- Mayfair West Mayfair West
- Coordinates: 26°11′53″S 27°59′55″E﻿ / ﻿26.19806°S 27.99861°E
- Country: South Africa
- Province: Gauteng
- Municipality: City of Johannesburg
- Main Place: Johannesburg

Area
- • Total: 0.76 km^{2} (0.29 sq mi)

Population (2011)
- • Total: 4,669
- • Density: 6,100/km^{2} (16,000/sq mi)

Racial makeup (2011)
- • Black African: 25.8%
- • Coloured: 4.8%
- • Indian/Asian: 60.2%
- • White: 6.6%
- • Other: 2.6%

First languages (2011)
- • English: 78.8%
- • Afrikaans: 10.0%
- • Sotho: 2.8%
- • Tswana: 2.6%
- • Other: 5.8%
- Time zone: UTC+2 (SAST)
- Postal code (street): 2092

= Mayfair West =

Mayfair West is a suburb of Johannesburg, South Africa.

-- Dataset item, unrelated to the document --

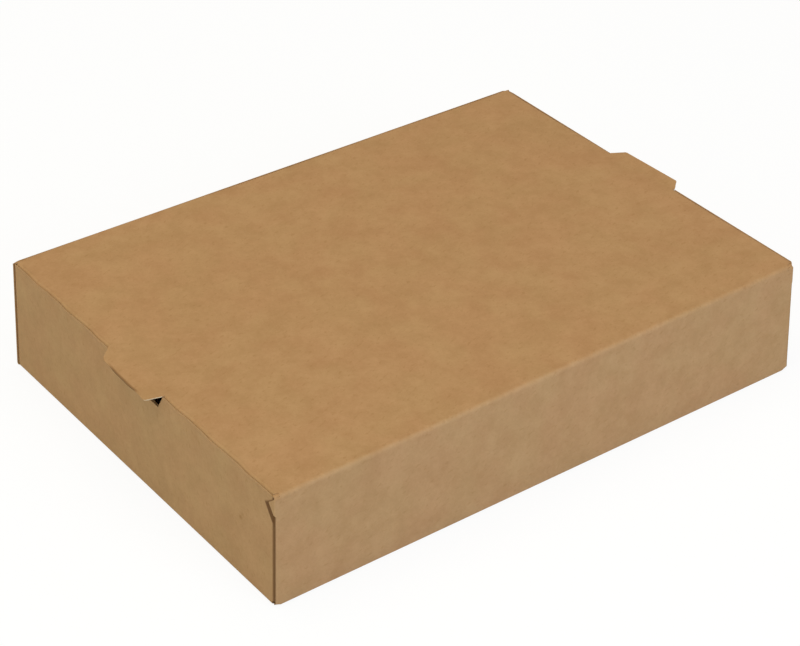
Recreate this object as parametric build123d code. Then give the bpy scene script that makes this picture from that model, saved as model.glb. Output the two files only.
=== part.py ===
from build123d import *
import os
from math import cos, radians, sin

# A shallow kraft takeout box, folded from one sheet of board.
# The tray and the lid share one long soft crease, which the lid turns on.
# The lid's front flap and end flaps tuck down inside the tray's walls, and a tongue
# cut out of each end flap stays in the lid's plane and stands out over a notch in the wall.
# Frame: X along the box, Y from the hinge wall to the front wall, Z up.
# Origin: the centre of the bottom face. All sizes are in millimetres.

# The folded sheet
board = 0.5
fold_radius = 1.0
corner_radius = 1.4
crease_radius = 2.0

# The box outside its walls
box_length = 280.0
box_width = 200.0
box_height = 54.0

# Clearances of the closed lid
lid_gap_above_walls = 0.2
end_flap_gap = 0.4
front_flap_gap = 0.4

# Glue flaps, folded from the end walls and glued inside the long walls
glue_flap_reach = 22.0
glue_flap_taper = 5.0
glue_flap_foot = 1.6
glue_flap_drop = 1.0

# Lugs on the hinge wall, which wrap round its two upright corners
lug_reach = 4.2
lug_height = 10.6
lug_below_top = 0.9
lug_stand_off = 0.4

# The lid's corners beside the crease
corner_cut_x = 2.9
corner_cut_y = 3.2
shoulder_gap = 0.2

# The lid's front flap
front_flap_depth = 28.0
front_flap_lean = 4.0
front_flap_inset = 2.0
front_flap_side_taper = 3.0
front_flap_round = 9.0

# The lid's end flaps
end_flap_depth = 32.0
end_flap_hinge_inset = 5.0
end_flap_hinge_slant = 12.0
end_flap_front_inset = 5.0
end_flap_front_slant = 7.0
end_flap_round = 6.0

# The tongues, and the openings that they leave in the end flaps and end walls
tongue_root_width = 42.0
tongue_tip_width = 34.0
tongue_length = 7.3
tongue_tip_round = 0.8
tongue_bend_radius = 4.0
left_tongue_droop = 14.0
right_tongue_droop = 1.5
notch_depth = 7.6
notch_side_gap = 0.3

# Places that follow from the sizes above
half_board = board / 2
half_length = box_length / 2
half_width = box_width / 2
wall_top = box_height - board - lid_gap_above_walls
hinge_y = -half_width
hinge_z = box_height - crease_radius
lid_middle_z = box_height - half_board
lid_half_length = half_length - board - end_flap_gap
lid_flat_half_length = lid_half_length - fold_radius
lid_front_y = half_width - 2 * board - front_flap_gap
lid_flat_front_y = lid_front_y - fold_radius
crease_half_length = half_length - corner_cut_x
shoulder_start = crease_half_length + shoulder_gap
corner_cut_end_y = hinge_y + corner_cut_y
fuse = 2 * board


def folded_section(points, radius, plane):
    """Section of a folded sheet, along a path through the middle of its thickness."""
    middle_radius = radius - half_board
    path = FilletPolyline(*points, radius=middle_radius)
    return plane * trace(path, board)


def prism(points, plane, low, high):
    """Outline on a plane, carried along the plane's normal from low to high."""
    outline = plane.offset(low) * make_face(Polyline(*points, close=True))
    return extrude(outline, high - low)


def notch_outline(root_half, tip_half, depth, top):
    """Tapered outline across Y, widest at the top, running down by depth."""
    rise = fold_radius
    spread = (root_half - tip_half) / depth
    high_half = root_half + spread * rise
    return [
        (-high_half, top + rise),
        (-tip_half, top - depth),
        (tip_half, top - depth),
        (high_half, top + rise),
    ]


def long_walls_and_bottom():
    """Hinge wall, bottom and front wall as one sheet bent up along both long sides."""
    side = half_width - half_board
    section = folded_section(
        [(-side, hinge_z), (-side, half_board), (side, half_board), (side, wall_top)],
        fold_radius,
        Plane.YZ,
    )
    sheet = extrude(section, half_length, both=True)
    flat_half_width = half_width - fold_radius
    for end in (-1, 1):
        middle_of_cut = end * half_length
        cut = Pos(middle_of_cut, 0, 0) * Box(2 * fold_radius, 2 * flat_half_width, 2 * fold_radius)
        sheet -= cut
    return sheet


def shoulders():
    """Short rises of the hinge wall beside the crease, up to the height of the other walls."""
    rise = None
    for end in (-1, 1):
        low = min(end * shoulder_start, end * half_length)
        high = max(end * shoulder_start, end * half_length)
        piece = prism(
            [
                (hinge_y, hinge_z - fuse),
                (hinge_y + board, hinge_z - fuse),
                (hinge_y + board, wall_top),
                (hinge_y, wall_top),
            ],
            Plane.YZ,
            low,
            high,
        )
        rise = piece if rise is None else rise + piece
    return rise


def end_wall(end):
    """End wall with its bottom fold, its upright folds and its two glue flaps."""
    outer = half_length - half_board
    flat_half = half_width - board - corner_radius
    flat_section = folded_section(
        [
            (end * (half_length - fold_radius - fuse), half_board),
            (end * outer, half_board),
            (end * outer, wall_top),
        ],
        fold_radius,
        Plane.XZ,
    )
    flat = extrude(flat_section, flat_half, both=True)

    flap_y = half_width - board - half_board
    flap_x = half_length - glue_flap_reach
    round_section = folded_section(
        [
            (end * flap_x, -flap_y),
            (end * outer, -flap_y),
            (end * outer, flap_y),
            (end * flap_x, flap_y),
        ],
        corner_radius,
        Plane.XY,
    )
    wrapped = extrude(round_section, wall_top)
    fold_x = half_length - corner_radius
    flap_top = hinge_z - glue_flap_drop
    side_view = prism(
        [
            (end * (half_length + board), glue_flap_foot),
            (end * fold_x, glue_flap_foot),
            (end * (flap_x - board), glue_flap_foot + glue_flap_taper),
            (end * (flap_x - board), flap_top - glue_flap_taper),
            (end * shoulder_start, flap_top),
            (end * shoulder_start, wall_top),
            (end * (half_length + board), wall_top),
        ],
        Plane.XZ,
        -half_width,
        half_width,
    )
    return flat + (wrapped & side_view)


def end_notch(end):
    """Opening at the top of an end wall, where the tongue comes out."""
    outline = notch_outline(
        tongue_root_width / 2 + notch_side_gap,
        tongue_tip_width / 2 + notch_side_gap,
        notch_depth,
        box_height,
    )
    low = end * half_length - 2 * board
    high = end * half_length + 2 * board
    return prism(outline, Plane.YZ, low, high)


def lug(end):
    """Three-cornered lug that leaves the hinge wall and wraps round onto the end wall."""
    wrap_radius = board + lug_stand_off
    corner_x = half_length + wrap_radius - half_board
    section = folded_section(
        [
            (end * (half_length - fuse), hinge_y + half_board),
            (end * corner_x, hinge_y + half_board),
            (end * corner_x, hinge_y + lug_reach),
        ],
        wrap_radius,
        Plane.XY,
    )
    top = box_height - lug_below_top
    foot = top - lug_height
    strip = extrude(Pos(0, 0, foot) * section, lug_height)
    pointed = prism(
        [
            (hinge_y - board, foot),
            (hinge_y + half_board, foot),
            (hinge_y + lug_reach, (top + foot) / 2),
            (hinge_y + half_board, top),
            (hinge_y - board, top),
        ],
        Plane.YZ,
        -box_length,
        box_length,
    )
    return strip & pointed


def build_tray():
    """Tray: bottom, four walls, glued corners, shoulders, lugs and notches."""
    tray = long_walls_and_bottom() + shoulders()
    for end in (-1, 1):
        tray += end_wall(end)
        tray -= end_notch(end)
        tray += lug(end)
    return tray


def lid_panel():
    """Flat top of the lid, with its corners cut off beside the crease."""
    crease_end_y = hinge_y + crease_radius
    return prism(
        [
            (-crease_half_length, crease_end_y),
            (crease_half_length, crease_end_y),
            (lid_flat_half_length, corner_cut_end_y),
            (lid_flat_half_length, lid_flat_front_y),
            (-lid_flat_half_length, lid_flat_front_y),
            (-lid_flat_half_length, corner_cut_end_y),
        ],
        Plane.XY,
        box_height - board,
        box_height,
    )


def crease():
    """Soft rounded fold between the hinge wall and the lid, which moves with the lid."""
    centre_y = hinge_y + crease_radius
    bend = CenterArc((centre_y, hinge_z), crease_radius - half_board, 90, 90)
    run = Line((centre_y, lid_middle_z), (centre_y + fuse, lid_middle_z))
    section = Plane.YZ * trace(bend + run, board)
    return extrude(section, crease_half_length, both=True)


def front_flap():
    """Flap along the lid's front edge, leaning in so that it clears the wall as it swings."""
    lean = radians(front_flap_lean)
    fold_y = lid_front_y - half_board
    section = folded_section(
        [
            (lid_flat_front_y - fuse, lid_middle_z),
            (fold_y, lid_middle_z),
            (fold_y - front_flap_depth * sin(lean), lid_middle_z - front_flap_depth * cos(lean)),
        ],
        fold_radius,
        Plane.YZ,
    )
    root_half = lid_half_length - front_flap_inset
    tip_half = root_half - front_flap_side_taper
    sheet = extrude(section, root_half, both=True)
    foot = box_height - front_flap_depth - board
    outline = make_face(
        FilletPolyline(
            (-root_half, box_height),
            (-root_half, box_height - fold_radius),
            (-tip_half, foot),
            (tip_half, foot),
            (root_half, box_height - fold_radius),
            (root_half, box_height),
            radius=[fold_radius / 2, front_flap_round, front_flap_round, fold_radius / 2],
        )
        + Line((root_half, box_height), (-root_half, box_height))
    )
    front_view = extrude(Plane.XZ.offset(-half_width) * outline, box_width)
    return sheet & front_view


def end_flap(end):
    """Flap along one short side of the lid, with the opening that its tongue leaves."""
    outer = lid_half_length - half_board
    hinge_end = hinge_y + end_flap_hinge_inset
    front_end = lid_front_y - end_flap_front_inset
    section = folded_section(
        [
            (end * (lid_flat_half_length - fuse), lid_middle_z),
            (end * outer, lid_middle_z),
            (end * outer, lid_middle_z - end_flap_depth),
        ],
        fold_radius,
        Plane.XZ,
    )
    sheet = extrude(section, half_width, both=True)
    foot = box_height - end_flap_depth
    slant_top = box_height - fold_radius
    outline = make_face(
        FilletPolyline(
            (hinge_end, box_height),
            (hinge_end, slant_top),
            (hinge_end + end_flap_hinge_slant, foot),
            (front_end - end_flap_front_slant, foot),
            (front_end, slant_top),
            (front_end, box_height),
            radius=[fold_radius / 2, end_flap_round, end_flap_round, fold_radius / 2],
        )
        + Line((front_end, box_height), (hinge_end, box_height))
    )
    side_view = extrude(Plane.YZ.offset(-box_length) * outline, 2 * box_length)
    opening_outline = notch_outline(
        tongue_root_width / 2,
        tongue_tip_width / 2,
        notch_depth,
        box_height,
    )
    low = end * lid_half_length - fold_radius
    high = end * lid_half_length + fold_radius
    opening = prism(opening_outline, Plane.YZ, low, high)
    return (sheet & side_view) - opening


def tongue(end, droop):
    """Tongue in the lid's plane, standing out over the end wall and drooping a little."""
    turn = radians(droop)
    root_x = lid_flat_half_length
    reach = tongue_length + fold_radius
    section = folded_section(
        [
            (end * (root_x - fuse), lid_middle_z),
            (end * root_x, lid_middle_z),
            (end * (root_x + reach * cos(turn)), lid_middle_z - reach * sin(turn)),
        ],
        tongue_bend_radius,
        Plane.XZ,
    )
    sheet = extrude(section, tongue_root_width / 2, both=True)
    root_half = tongue_root_width / 2
    tip_half = tongue_tip_width / 2
    tip_x = root_x + reach * cos(turn)
    outline = make_face(
        FilletPolyline(
            (end * (root_x - 2 * fuse), -root_half),
            (end * lid_half_length, -root_half),
            (end * tip_x, -tip_half),
            (end * tip_x, tip_half),
            (end * lid_half_length, root_half),
            (end * (root_x - 2 * fuse), root_half),
            radius=[tongue_tip_round, tongue_tip_round, tongue_tip_round, tongue_tip_round],
        )
        + Line(
            (end * (root_x - 2 * fuse), root_half),
            (end * (root_x - 2 * fuse), -root_half),
        )
    )
    top_view = extrude(outline, 2 * box_height)
    return sheet & top_view


def build_lid():
    """Lid: top panel, crease, front flap, two end flaps and two tongues."""
    lid = lid_panel() + crease() + front_flap()
    for end in (-1, 1):
        lid += end_flap(end)
    lid += tongue(-1, left_tongue_droop)
    lid += tongue(1, right_tongue_droop)
    return lid


os.makedirs("parts", exist_ok=True)
for name, solid in (("tray", build_tray()), ("lid", build_lid())):
    export_step(solid, f"parts/{name}.step")
    box = solid.bounding_box()
    print(name, "solids", len(solid.solids()), "volume", round(solid.volume, 1), box.min, box.max)
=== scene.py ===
"""A shallow kraft takeout box in a plain studio.

The box is one folded sheet. Here it is two meshes: the tray, and the lid with the soft
crease that joins it to the tray's hinge wall. Each is a set of grids worked out with
numpy along folded profiles, welded into one sheet through the middle of the board and
then given the board's thickness. All lengths are in metres. X runs along the box, Y from
the hinge wall to the front wall and Z up.
"""

from __future__ import annotations

import logging
import math
from dataclasses import dataclass
from enum import IntEnum
from functools import cached_property
from typing import Callable, Sequence

import bmesh
import bpy
import numpy as np
from mathutils import Matrix, Vector

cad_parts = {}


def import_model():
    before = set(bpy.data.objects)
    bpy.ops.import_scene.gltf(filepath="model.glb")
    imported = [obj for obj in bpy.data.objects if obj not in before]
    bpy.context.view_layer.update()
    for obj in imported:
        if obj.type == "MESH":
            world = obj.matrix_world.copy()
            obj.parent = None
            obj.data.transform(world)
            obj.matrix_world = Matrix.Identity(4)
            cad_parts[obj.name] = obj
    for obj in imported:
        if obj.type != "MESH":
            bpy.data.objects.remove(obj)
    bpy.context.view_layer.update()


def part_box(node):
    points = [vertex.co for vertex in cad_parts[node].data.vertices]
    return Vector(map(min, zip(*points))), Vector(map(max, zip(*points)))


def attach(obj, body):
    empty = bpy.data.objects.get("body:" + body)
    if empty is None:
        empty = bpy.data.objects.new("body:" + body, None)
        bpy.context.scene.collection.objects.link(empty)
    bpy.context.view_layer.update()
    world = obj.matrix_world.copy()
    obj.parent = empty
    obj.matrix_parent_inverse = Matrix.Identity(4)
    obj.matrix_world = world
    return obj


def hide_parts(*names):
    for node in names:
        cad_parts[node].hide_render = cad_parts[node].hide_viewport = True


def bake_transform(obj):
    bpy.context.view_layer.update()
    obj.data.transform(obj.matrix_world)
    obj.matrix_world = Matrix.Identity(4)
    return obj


Array = np.ndarray
Triple = tuple[float, float, float]
Span = tuple[float, float]
Socket = bpy.types.NodeSocket
MM = 0.001
TINY = 1e-9
LOG = logging.getLogger("takeout_box")


class End(IntEnum):
    """The box's two ends, by the sign of X."""

    LEFT = -1
    RIGHT = 1


class Side(IntEnum):
    """The box's two long sides, by the sign of Y."""

    HINGE = -1
    FRONT = 1


class BoardFace(IntEnum):
    """The three surfaces of the board, in the order of a piece's material slots."""

    OUTSIDE = 0
    INSIDE = 1
    CUT_EDGE = 2


def stations(marks: Sequence[float], step: float) -> Array:
    """Places from the first mark to the last that include each mark.

    Args:
        marks: Places in order, rising or falling.
        step: The most that two neighbouring places may be apart.

    Returns:
        One row of places, evenly spaced between each two marks.
    """
    runs = [
        np.linspace(a, b, math.ceil(abs(b - a) / step - TINY) + 1)[:-1]
        for a, b in zip(marks, marks[1:])
    ]
    return np.concatenate([*runs, marks[-1:]])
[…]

The suburb is west of the Johannesburg CBD and is adjacent to Mayfair. It is located in Region F of the City of Johannesburg Metropolitan Municipality.
== History ==
Mayfair West is located on plot No. 258 of Langlaagte farm, where Sir Joseph Robinson, 1st Baronet bought mineral rights in 1886. Government surveyor M.C. Vos surveyed it and the first parcel was sold on 24 May 1896. Robinson built his mining headquarters there, including the first office building on what was previously open veld. Nearby Langerman Street is named after his general manager, who steered the company away from participating in the ill-fated Johannesburg Reform Committee. The suburb may be named after the London suburb of Mayfair.